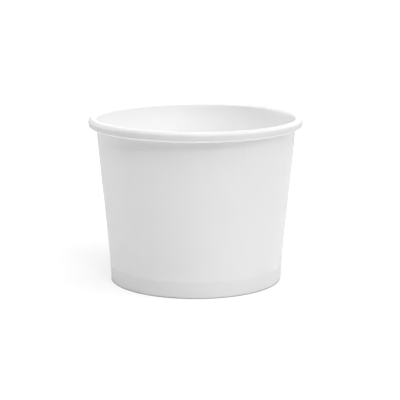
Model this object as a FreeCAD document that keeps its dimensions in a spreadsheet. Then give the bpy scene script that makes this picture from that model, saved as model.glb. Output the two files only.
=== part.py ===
import FreeCAD, Part
import math
import os

import Sketcher

# A paper sundae cup of two pieces. The side wall is one blank of paperboard, wrapped into a
# cone with a lapped side seam, curled outwards at the top into the rolled rim, and folded in
# and up at the bottom into a hem. The bottom disc has a skirt turned down into that hem.

# Driving sizes in millimetres and degrees: name, value, what it measures
SIZES = (
    ("cup_height", 73.9, "whole height, from the foot to the top of the rolled rim"),
    ("rim_diameter", 96.0, "across the outside of the rolled rim"),
    ("foot_diameter", 76.9, "across the outside of the foot, just above its fold"),
    ("wall_thickness", 0.35, "paperboard of the side wall"),
    ("disc_thickness", 0.30, "paperboard of the bottom disc"),
    ("seal_film", 0.02, "film between two sealed layers"),
    ("band_height", 7.0, "top of the straight band at the foot, level with the disc"),
    ("band_lean", 3.2, "lean of the band from upright"),
    ("neck_height", 2.0, "short neck between the band and the cone"),
    ("neck_lean", 1.4, "lean of the neck from upright"),
    ("shoulder_radius", 12.0, "soft bends below and above the neck"),
    ("fold_radius", 0.06, "inside radius of the fold round the skirt's edge"),
    ("fold_gap", 0.10, "room between the fold and the skirt's cut edge"),
    ("disc_corner_radius", 1.0, "outside radius where the disc turns into its skirt"),
    ("hem_drop", 0.6, "from the disc's corner bend down to the hem's cut edge"),
    ("rim_roll_radius", 1.75, "outside radius over the top of the rolled rim"),
    ("rim_flat", 1.2, "upright stretch on the outside of the rolled rim"),
    ("curl_gap", 0.38, "room between the wall and the tail of the curl"),
    ("curl_tail", 0.9, "straight tail of the curl, up along the wall"),
    ("lap_angle", 8.0, "width of the side seam's lap, about the axis"),
    ("lap_step", 0.28, "step at each cut edge of the pressed lap"),
    ("joggle_angle", 2.2, "where the outer layer comes back into the wall's line"),
    ("seam_turn", 4.0, "from the right-hand side of the cup to the inner cut edge"),
)

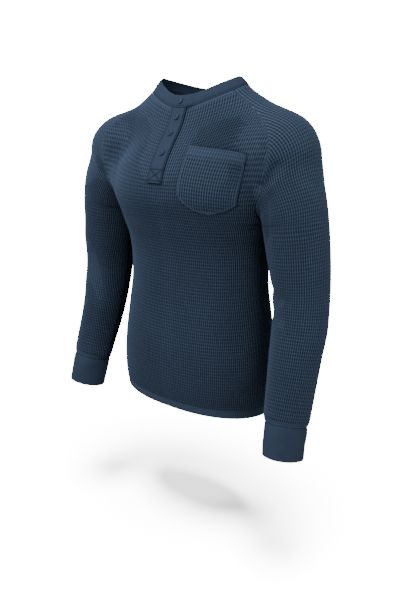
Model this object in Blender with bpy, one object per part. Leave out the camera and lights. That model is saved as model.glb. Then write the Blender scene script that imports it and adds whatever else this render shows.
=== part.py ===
"""Long-sleeved henley in waffle knit, in the hollow form it takes when it is worn.

Metres, +Z up, the front of the garment faces -Y and the wearer's left is +X.
The origin lies between the shoulders, at the height where the neck meets them.
All cloth panels lie on one closed surface, the skin: a neck and body of rounded
sections, a yoke along each shoulder and an arm, melted into each other.
"""
import math

import bmesh
import bpy
import numpy as np
from mathutils import Matrix, Vector

for thing in list(bpy.data.objects):
    bpy.data.objects.remove(thing, do_unlink=True)

# Cloth and seams
KNIT = 0.0020              # waffle knit, measured over its ridges
RIB = 0.0022               # doubled plain knit of collar, cuffs and placket
SEAM_GAP = 0.0008          # what two sewn edges stay apart
LAYER_GAP = 0.0005         # what a piece stays above the panel that it lies on

# Neck, body, waist and hem: half the width, and the depth to the front and to the back
SECTION_COLUMNS = ("height", "half_width", "front", "back", "squareness")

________

TO BE DONE: Print the material once more, exactly.

THE ANSWER:
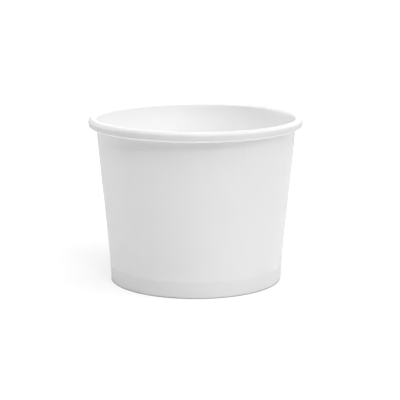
Model this object as a FreeCAD document that keeps its dimensions in a spreadsheet. Then give the bpy scene script that makes this picture from that model, saved as model.glb. Output the two files only.
=== part.py ===
import FreeCAD, Part
import math
import os

import Sketcher

# A paper sundae cup of two pieces. The side wall is one blank of paperboard, wrapped into a
# cone with a lapped side seam, curled outwards at the top into the rolled rim, and folded in
# and up at the bottom into a hem. The bottom disc has a skirt turned down into that hem.

# Driving sizes in millimetres and degrees: name, value, what it measures
SIZES = (
    ("cup_height", 73.9, "whole height, from the foot to the top of the rolled rim"),
    ("rim_diameter", 96.0, "across the outside of the rolled rim"),
    ("foot_diameter", 76.9, "across the outside of the foot, just above its fold"),
    ("wall_thickness", 0.35, "paperboard of the side wall"),
    ("disc_thickness", 0.30, "paperboard of the bottom disc"),
    ("seal_film", 0.02, "film between two sealed layers"),
    ("band_height", 7.0, "top of the straight band at the foot, level with the disc"),
    ("band_lean", 3.2, "lean of the band from upright"),
    ("neck_height", 2.0, "short neck between the band and the cone"),
    ("neck_lean", 1.4, "lean of the neck from upright"),
    ("shoulder_radius", 12.0, "soft bends below and above the neck"),
    ("fold_radius", 0.06, "inside radius of the fold round the skirt's edge"),
    ("fold_gap", 0.10, "room between the fold and the skirt's cut edge"),
    ("disc_corner_radius", 1.0, "outside radius where the disc turns into its skirt"),
    ("hem_drop", 0.6, "from the disc's corner bend down to the hem's cut edge"),
    ("rim_roll_radius", 1.75, "outside radius over the top of the rolled rim"),
    ("rim_flat", 1.2, "upright stretch on the outside of the rolled rim"),
    ("curl_gap", 0.38, "room between the wall and the tail of the curl"),
    ("curl_tail", 0.9, "straight tail of the curl, up along the wall"),
    ("lap_angle", 8.0, "width of the side seam's lap, about the axis"),
    ("lap_step", 0.28, "step at each cut edge of the pressed lap"),
    ("joggle_angle", 2.2, "where the outer layer comes back into the wall's line"),
    ("seam_turn", 4.0, "from the right-hand side of the cup to the inner cut edge"),
)

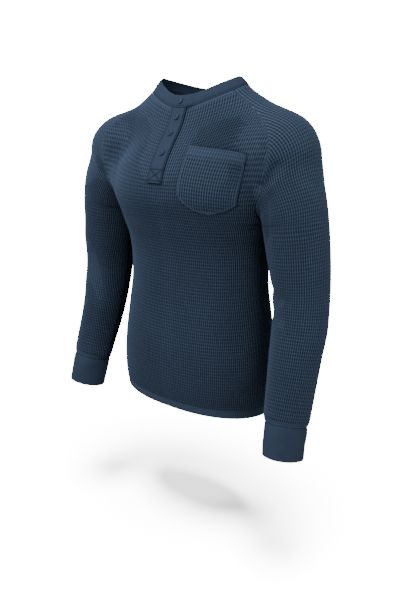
Model this object in Blender with bpy, one object per part. Leave out the camera and lights. That model is saved as model.glb. Then write the Blender scene script that imports it and adds whatever else this render shows.
=== part.py ===
"""Long-sleeved henley in waffle knit, in the hollow form it takes when it is worn.

Metres, +Z up, the front of the garment faces -Y and the wearer's left is +X.
The origin lies between the shoulders, at the height where the neck meets them.
All cloth panels lie on one closed surface, the skin: a neck and body of rounded
sections, a yoke along each shoulder and an arm, melted into each other.
"""
import math

import bmesh
import bpy
import numpy as np
from mathutils import Matrix, Vector

for thing in list(bpy.data.objects):
    bpy.data.objects.remove(thing, do_unlink=True)

# Cloth and seams
KNIT = 0.0020              # waffle knit, measured over its ridges
RIB = 0.0022               # doubled plain knit of collar, cuffs and placket
SEAM_GAP = 0.0008          # what two sewn edges stay apart
LAYER_GAP = 0.0005         # what a piece stays above the panel that it lies on

# Neck, body, waist and hem: half the width, and the depth to the front and to the back
SECTION_COLUMNS = ("height", "half_width", "front", "back", "squareness")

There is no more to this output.